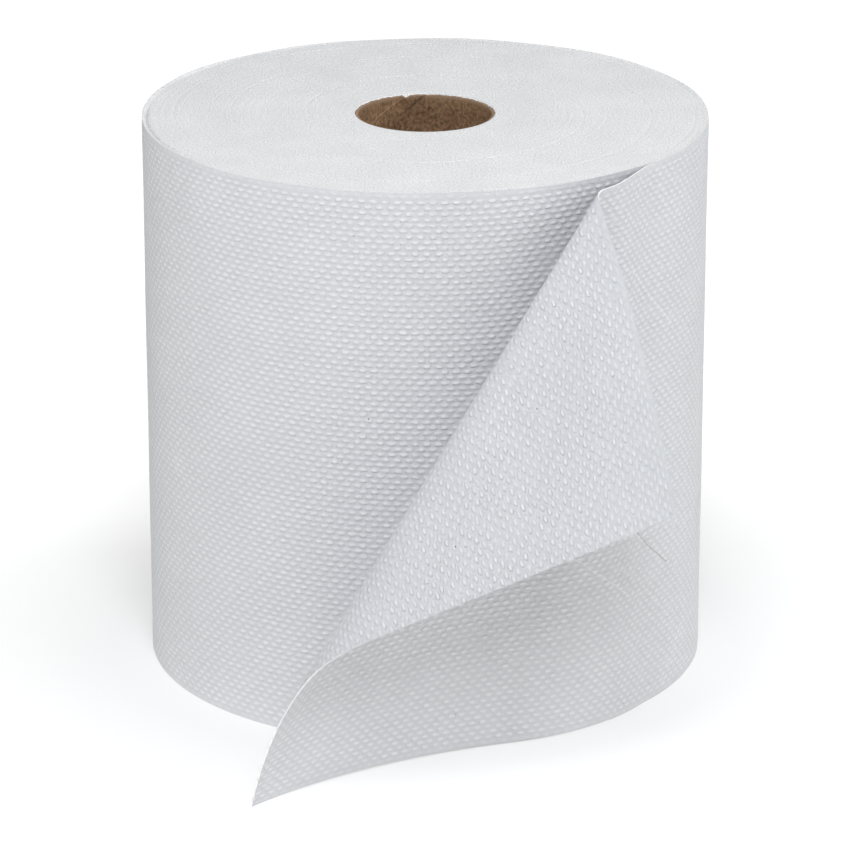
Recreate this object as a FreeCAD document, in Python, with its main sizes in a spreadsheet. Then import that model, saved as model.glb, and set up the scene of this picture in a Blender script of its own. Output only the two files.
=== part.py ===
import FreeCAD, Part
import math
import os

import Sketcher
from FreeCAD import Rotation, Vector

# Hard-wound paper towel roll standing on its end: a kraft core tube and one web of paper,
# wound tight, whose loose tail stands off the roll and rolls its top corner over.
# Millimetres. The roll's axis is Z, the floor is Z = 0 and the viewer stands at -Y.
# Angles round the roll are counted in degrees from -Y towards +X.

SIZES = {
    # wound roll
    "roll_diameter": 200.0,
    "web_width": 200.0,
    "sheet_thickness": 0.4,
    # core tube, and the small notch in its upper rim
    "core_bore": 47.4,
    "core_wall": 1.2,
    "core_recess": 0.5,
    "core_fit": 0.05,
    "notch_width": 3.0,
    "notch_depth": 1.2,
    "notch_offset": 6.7,
    # line that the turns draw on each end face
    "turn_count": 3.0,
    "turn_line_width": 0.5,
    "turn_line_depth": 0.35,
    "turn_rim_margin": 3.0,
    "turn_core_margin": 9.0,
    "turn_crowding": 1.5,
    # where the tail leaves the roll
    "liftoff_angle": 51.0,
    "peel_angle": 5.0,
    "strip_length": 22.8,
    # foot of the first slanting line of the tail
    "foot_angle": 39.3,
    "foot_gap": 2.0,
    "foot_yaw": 4.2,
    # point that all the slanting lines of the tail run to
    "apex_angle": 39.2,
    "apex_gap": 13.7,
    "apex_rise": 20.6,
    # length of the tail along its lower and upper edges
    "tail_bottom": 168.4,
    "tail_top": 151.6,
    "tip_panel": 20.0,
    # each stretch of the tail: the fan it takes in the flat sheet, and its bend
    "hug_fan": 10.3,
    "hug_bend": 26.7,
    "flare_fan": 22.2,
    "flare_bend": -27.9,
    "curl_fan": 7.9,
    "curl_bend": -48.6,
    "crest_fan": 6.1,
    "crest_bend": -89.7,
    "drop_fan": 11.9,
    "drop_bend": 15.1,
    "tip_bend": -49.4,
}

UP = Vector(0, 0, 1)
SEW_TOLERANCE = 1e-5
FLAT_TOLERANCE = 1e-6
STRIP_BEND = 3.5
STRIP_FAN = 3.0
FOOT_STRIPS = 5

doc = FreeCAD.newDocument("towel_roll")
sheet = doc.addObject("Spreadsheet::Sheet", "sizes")
for row, (name, value) in enumerate(SIZES.items(), start=1):
    sheet.set("A%d" % row, name)
    sheet.set("B%d" % row, "%g" % value)
    sheet.setAlias("B%d" % row, name)
doc.recompute()


def size(name):
    """One driving dimension, read from the sheet."""
    return float(sheet.get(name))


def origin_plane(body, role):
    """A body's own origin plane, found by its role."""
    return [plane for plane in body.Origin.OriginFeatures if plane.Role == role][0]


def new_sketch(body, name, role):
    """An empty sketch on one of the body's origin planes."""
    sketch = body.newObject("Sketcher::SketchObject", name)
    sketch.AttachmentSupport = [(origin_plane(body, role), "")]
    sketch.MapMode = "FlatFace"
    return sketch


def drive(sketch, kind, points, expression):
    """Add a dimension to a sketch and bind it to the sheet."""
    index = sketch.addConstraint(Sketcher.Constraint(kind, *points, 1.0))
    sketch.setExpression("Constraints[%d]" % index, expression)


def add_centred_circle(sketch, start_radius, expression):
    """A circle round the sketch's origin whose radius is bound to the sheet."""
    circle = sketch.addGeometry(Part.Circle(Vector(), UP, start_radius))
    sketch.addConstraint(Sketcher.Constraint("Coincident", circle, 3, -1, 1))
    index = sketch.addConstraint(Sketcher.Constraint("Radius", circle, start_radius))
    sketch.setExpression("Constraints[%d]" % index, expression)
    return circle


def on_roll(angle, radius, height=0.0):
    """Point at an angle round the roll, a distance from its axis and a height."""
    turn = math.radians(angle)
    return Vector(radius * math.sin(turn), -radius * math.cos(turn), height)


def along_roll(angle):
    """Level direction in which the sheet runs round the roll at an angle."""
    turn = math.radians(angle)
    return Vector(-math.cos(turn), -math.sin(turn), 0)


def unit(vector):
    """The same direction with a length of one."""
    return vector * (1.0 / vector.Length)


# Core tube: spirally wound kraft board, cut a little shorter than the web is wide

def make_core_tube():
    bore = size("core_bore") / 2
    body = doc.addObject("PartDesign::Body", "core_tube")
    body.Label = "core_tube"
    ring = new_sketch(body, "core_ring", "XY_Plane")
    add_centred_circle(ring, bore, "sizes.core_bore / 2")
    add_centred_circle(ring, bore + size("core_wall"), "sizes.core_bore / 2 + sizes.core_wall")
    tube = body.newObject("PartDesign::Pad", "core_length")
    tube.Profile = ring
    tube.setExpression("Length", "sizes.web_width - 2 * sizes.core_recess")
    doc.recompute()
    cut_rim_notch(body)
    body.setExpression("Placement.Base.z", "sizes.core_recess")
    doc.recompute()
    return body


def cut_rim_notch(body):
    """Small V torn out of the upper rim, at the back and left of the axis."""
    rim = size("web_width") - 2 * size("core_recess")
    left = -size("notch_offset") - size("notch_width") / 2
    right = left + size("notch_width")
    tip = rim - size("notch_depth")
    corners = [Vector(left, rim, 0), Vector((left + right) / 2, tip, 0), Vector(right, rim, 0)]
    sketch = new_sketch(body, "rim_notch", "XZ_Plane")
    for index in range(3):
        sketch.addGeometry(Part.LineSegment(corners[index], corners[(index + 1) % 3]))
    for index in range(3):
        sketch.addConstraint(Sketcher.Constraint("Coincident", index, 2, (index + 1) % 3, 1))
    sketch.addConstraint(Sketcher.Constraint("Horizontal", 2))
    sketch.addConstraint(Sketcher.Constraint("Equal", 0, 1))
    drive(sketch, "DistanceX", (2, 2, 2, 1), "sizes.notch_width")
    drive(sketch, "DistanceY", (0, 2, 0, 1), "sizes.notch_depth")
    drive(sketch, "DistanceX", (0, 2, -1, 1), "sizes.notch_offset")
    drive(sketch, "DistanceY", (-1, 1, 0, 1), "sizes.web_width - 2 * sizes.core_recess")
    whole = body.Shape.Volume
    notch = body.newObject("PartDesign::Pocket", "rim_notch_cut")
    notch.Profile = sketch
    notch.setExpression("Length", "sizes.core_bore / 2 + 2 * sizes.core_wall")
    notch.Reversed = False
    doc.recompute()
    if body.Shape.Volume >= whole or body.Shape.BoundBox.YMax < size("core_bore") / 2:
        raise ValueError("the rim notch cut nothing")


# Wound roll: the outer turn ends in a step one sheet high, where the tail lifts off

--

» **What you should do**: Show all lines above holding "with".

» **Written response**:
Recreate this object as a FreeCAD document, in Python, with its main sizes in a spreadsheet. Then import that model, saved as model.glb, and set up the scene of this picture in a Blender script of its own. Output only the two files.
    """The same direction with a length of one."""